Mr. McNely testified that he did not file an insurance claim because he believed that all the titles were fake. However, Mr. McNely did not provide any evidence other than his testimony. The Court finds credible Investigator Willie's testimony that other victims did recover through title insurance claims. The Court finds that Mr. McNely had the opportunity to file a claim in 2011 with a prospect of recovery but chose not to.

[*12] In 2011, the year for which the deduction was claimed, the only actions by M & M were an attempt to scam the fraud scheme and Mr. McKay's conversation with Mr. Struck. While M & M's attempt to scam the fraud scheme clearly shows it believed it might be possible to recover some of its investment, the meeting with Mr. Struck confirmed that: Mr. Struck advised that recovery might be possible through restitution. However, Mr. McNely and M & M failed to file a lawsuit seeking recovery.

Further, as late as 2015, when Mr. McKay, on behalf of M & M, was interviewed by Investigator Willie, he inquired about the prospect of recovery. This shows that M & M did not have a subjective belief that there was no reasonable prospect of recovery as late as 2015.

After reviewing both objective and subjective factors, the Court finds that M & M's prospect of recovery was simply unknowable and nothing more than speculation and conjecture at the end of 2011. By the end of 2011, M & M had not engaged an attorney, filed insurance claims, or made any effort to recoup any of the losses. Thus, it would have been impossible for M & M to conclude, when others had recovered and M & M had been advised of potential recovery options, there was no reasonable prospect of recovery.

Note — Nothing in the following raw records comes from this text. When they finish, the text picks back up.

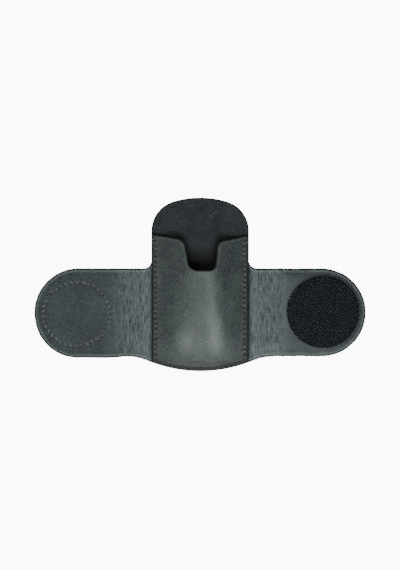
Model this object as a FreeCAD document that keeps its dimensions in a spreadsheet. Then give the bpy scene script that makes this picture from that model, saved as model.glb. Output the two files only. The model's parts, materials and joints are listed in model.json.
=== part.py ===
import FreeCAD, Part
import math
import os
import Sketcher

# A leather hand grip: a cross-shaped leather panel with a moulded pocket sewn to its front, a tongue
# above the pocket's mouth, and two wings that wrap behind it and close with round hook and loop patches.
# Millimetres, +Z up. The grip lies on its back: +X is the hook wing, -X the loop wing, +Y the tongue.
# The origin is under the middle of the outline, on the surface that the grip lies on.

Vector = FreeCAD.Vector
Rotation = FreeCAD.Rotation
Y_AXIS = Vector(0, 1, 0)
Z_AXIS = Vector(0, 0, 1)

DIMENSIONS = {
    # leather panel
    "leather": 2.4,
    "half_span": 107.5,
    "wing_height": 57.1,
    "wing_centre": -18.15,
    "top_edge": 56.4,
    "bottom_edge": -56.4,
    "tab_half": 31.7,
    "crown_arc": 60.0,
    "tab_corner": 20.0,
    "neck_fillet": 5.2,
    "belly_arc": 89.4,
    "belly_blend": 38.0,
    # folds
    "fold_start": 33.4,
    "left_fold_pitch": 10.6,
    "right_fold_pitch": 6.7,
    "fold_gap": 0.3,
    "fold_angle": 60.0,
    "tab_fold": 35.0,
    "tab_fold_angle": 45.0,
    # pocket
    "pocket_leather": 1.8,
    "pocket_half": 31.2,
    "pocket_mouth": 32.9,
    "mouth_dip": 3.6,
    "notch_half": 8.6,
    "notch_flare": 3.0,
    "notch_floor": 9.1,
    "notch_corner": 4.0,
    "notch_shoulder": 5.0,
    "seam_inset": 2.3,
    "bulge_half": 27.0,
    "bulge_height": 11.5,
    "outline_inset": 0.3,
    # hook and loop patches
    "patch_radius": 24.0,
    "patch_tape": 0.5,
    "hook_height": 1.2,
    "loop_height": 1.6,
    "loop_patch_centre": -80.1,
    "hook_patch_centre": 79.8,
    "patch_level": -17.8,
    "ring_radius": 21.4,
    "ring_channel": 1.4,
    # thread
    "thread": 0.6,
    "thread_proud": 0.35,
    "stitch_pitch": 3.35,
    "stitch_space": 0.35,
}
FOLDS = 3
RING_STITCHES = 38
RING_SLANT = 0.5
CLEARANCE = 0.03
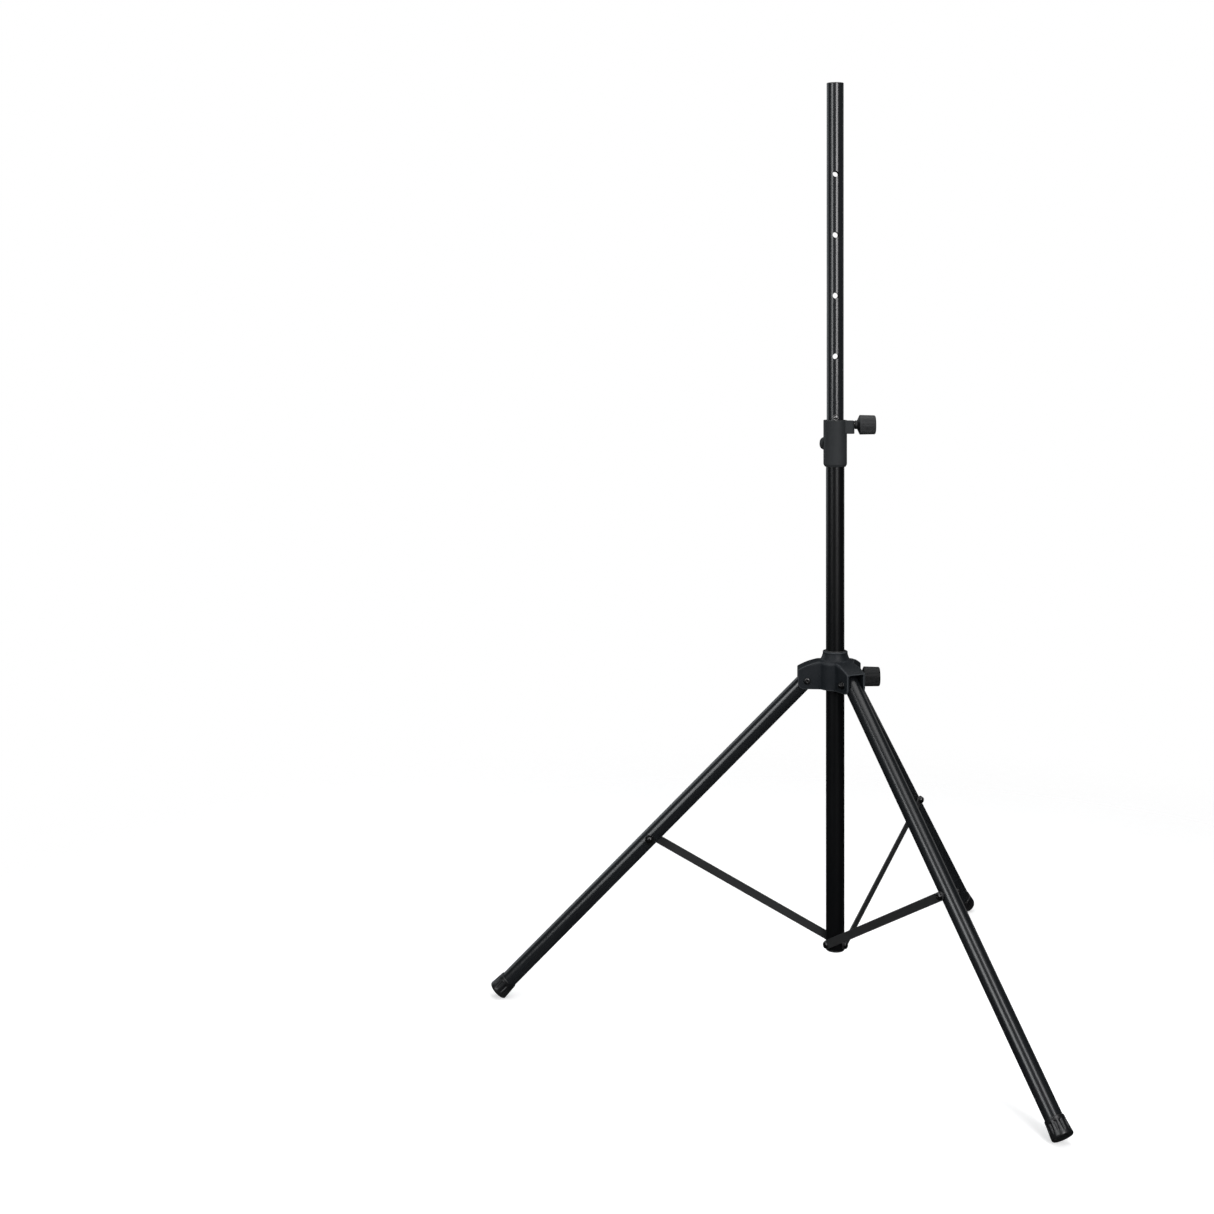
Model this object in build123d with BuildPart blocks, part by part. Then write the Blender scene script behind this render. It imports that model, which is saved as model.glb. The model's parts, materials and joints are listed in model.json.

[*13] We have considered all the other arguments made by the parties, and to the extent not discussed above, find those arguments to be irrelevant, moot, or without merit.

To reflect the foregoing,

Decision will be entered under Rule 155.

FOOTNOTES

1 Unless otherwise indicated, all section references are to the Internal Revenue Code in effect for the taxable year at issue, and all Rule references are to the Tax Court Rules of Practice and Procedure. All monetary amounts are rounded to the nearest dollar.

2 The parties have stipulated: (1) an adjustment of $10,956 to income for gambling losses claimed as other miscellaneous deductions on Schedule A, Itemized Deductions; (2) liability for the sec. 6651(a)(1) late filing addition to tax; and (3) liability for the sec. 6662(a) accuracy-related penalty. Further, we note that the record contains evidence, in the form of a civil penalty approval form, that respondent complied with the requirements of sec. 6751(b)(1). See Graev v. Commissioner, 149 T.C. 485, 493 (2017), supplementing and overruling in part 147 T.C. 460 (2016).

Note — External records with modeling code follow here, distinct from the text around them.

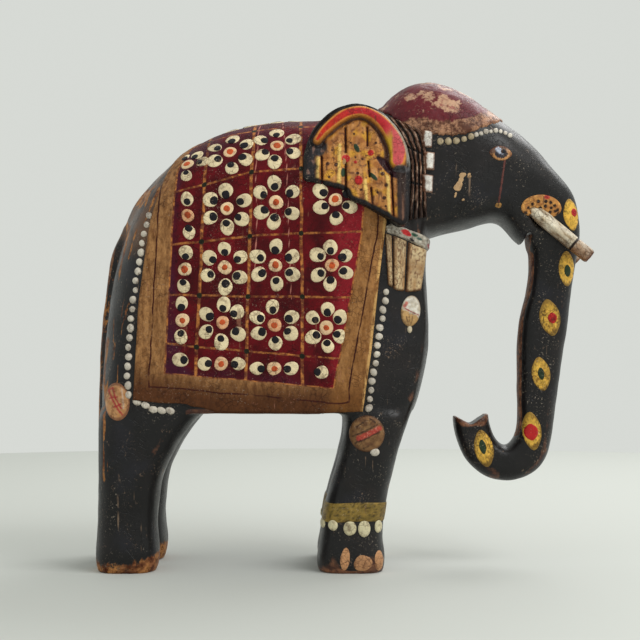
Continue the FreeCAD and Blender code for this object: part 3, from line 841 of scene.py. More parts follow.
def petal(batch, x, girth, side, toward, size=1.0):
    """A cream petal whose dark pupil sits towards the flower's heart."""
    turn = toward + rng.uniform(-0.2, 0.2)
    radius = PETAL_R * size * rng.uniform(0.93, 1.07)
    dab(batch, barrel_place(x, girth, side), blob(radius, 0.06, rng.uniform(1.04, 1.18), turn),
        PETAL_RISE, FIELD_RISE, CREAM)
    step = PUPIL_IN * size * rng.uniform(0.8, 1.15)
    dab(batch, barrel_place(x + step * math.cos(turn), girth + step * math.sin(turn), side),
        blob(PUPIL_R * size * rng.uniform(0.88, 1.08), 0.07), PUPIL_RISE,
        FIELD_RISE + PETAL_RISE * 0.75, PUPIL, count=14)


def heart(batch, x, girth, side, size=1.0):
    share = rng.random()
    ring = tuple(a * (1 - share) + b * share for a, b in zip(HEART_PEACH, HEART_CREAM))
    dab(batch, barrel_place(x, girth, side), blob(HEART_R * size * rng.uniform(0.95, 1.05), 0.06),
        PETAL_RISE, FIELD_RISE, ring)
    dab(batch, barrel_place(x + rng.uniform(-0.3, 0.3), girth + rng.uniform(-0.3, 0.3), side),
        blob(HEART_DOT_R * size * rng.uniform(0.9, 1.15), 0.08), PUPIL_RISE,
        FIELD_RISE + PETAL_RISE * 0.75, ORANGE, count=14)


def flower(batch, x, girth, side, wide=1.0):
    """A heart in a ring of six petals."""
    heart(batch, x, girth, side)
    for i in range(6):
        angle = math.pi / 2 + i * math.pi / 3 + rng.uniform(-0.12, 0.12)
        out = PETAL_OUT * rng.uniform(0.94, 1.05)
        petal(batch, x + out * wide * math.cos(angle), girth + out * math.sin(angle), side,
              angle + math.pi)


def cell_centre(column, row, side):
    """Middle of a cell of the ruled cloth."""
    girth = 0.0
    for _ in range(3):
        x = 0.25 * sum(line_at(COLUMNS[column + i], girth) for i in (0, 1)) * 2
        bounds = [line_at(ROWS[row], x)]
        bounds.append(line_at(ROWS[row + 1], x) if row + 1 < len(ROWS) else half_girth(x, side))
        girth = sum(bounds) / 2
    return x, girth


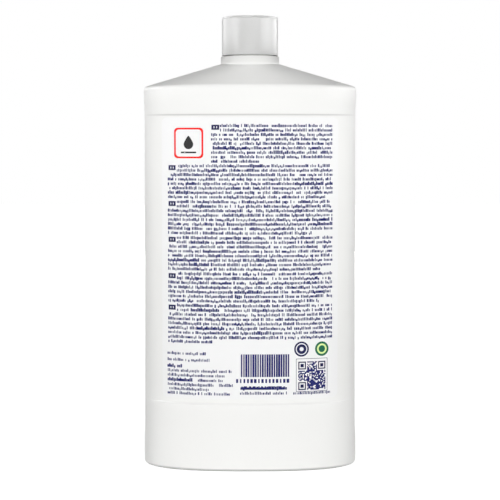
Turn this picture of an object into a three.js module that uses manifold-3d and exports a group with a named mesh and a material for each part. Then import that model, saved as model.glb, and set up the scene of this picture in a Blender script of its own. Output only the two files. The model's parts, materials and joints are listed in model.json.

3 In the notice of deficiency, respondent disallowed any deduction for the theft loss. Respondent has conceded that the S corporation described below incurred a theft loss but argues that petitioners were not entitled to deduct any of that loss for 2011 for lack of proof that the loss was incurred during that year. The only year before this Court is 2011. Additionally, we find the record lacks facts sufficient to enable us to consider the implications of the theft loss for years outside 2011 with respect to our redetermination of the deficiency properly before this Court. See Hill v. Commissioner, 95 T.C. 437, 439-440 (1990). Accordingly, our jurisdiction over this loss extends only to the claim made on petitioners' 2011 tax return.

4 On May 9, 2013, Investigator Willie contacted the Federal Bureau of Investigation (FBI) for their notes when he began his investigation. The FBI had been investigating the fraud scheme for two years but never spoke to Mr. McNely or Mr. McKay. The first criminal indictments were filed in 2014.

5 The Court is unclear as to why petitioners believed they were entitled to a deduction for a theft loss when M & M did not claim a theft loss deduction on its 2011 return.

6 Boehm v. Commissioner, 326 U.S. 287 (1945), did not involve the theft loss deduction at issue here but rather a deduction available to holders of corporate stock that becomes worthless. However, the Court of Appeals for the Fourth Circuit in Ramsay Scarlett & Co. v. Commissioner, 521 F.2d 786 (4th Cir. 1975), aff'g 61 T.C. 795 (1974), analogized to Boehm in a very similar context, and we agree that the analogy is apt. Jeppsen v. Commissioner, 128 F.3d 1410, 1418 n.6 (10th Cir. 1997), aff'g T.C. Memo. 1995-342.

7 The Court has jurisdiction in this proceeding to determine whether petitioners are entitled to deduct any theft loss incurred by M & M during 2011. See, e.g., Winter v. Commissioner, 135 T.C. 238 (2010); Powell v. Commissioner, T.C. Memo. 2016-111, at *2 n.1, aff'd, 689 F. App'x 763 (4th Cir. 2017).

8 The Court has no evidence of Mr. McNely's speaking with an attorney other than his uncorroborated testimony.

9 Mr. McNely testified that the conversation was probably in May or June 2010. This time line is contradicted by Mr. McKay's testimony and communication with Mr. Sinnott, and we decline to find the time line as fact.

10 Mr. McNely testified that his accountant agreed and advised Mr. McNely that the best thing to do was to write it off on his tax return and consider it a loss. Mr. McNely filed his 2011 tax return untimely in 2014. The Court does not find it credible that Mr. McNely discussed the loss with and was advised by his accountant three years before filing his tax return. Further, while the date of his return was stipulated by the parties, Mr. McNely testified that he believed he did not file his 2011 tax return untimely, which contradicts the stipulation, and that he had hired people to complete his tax returns for him.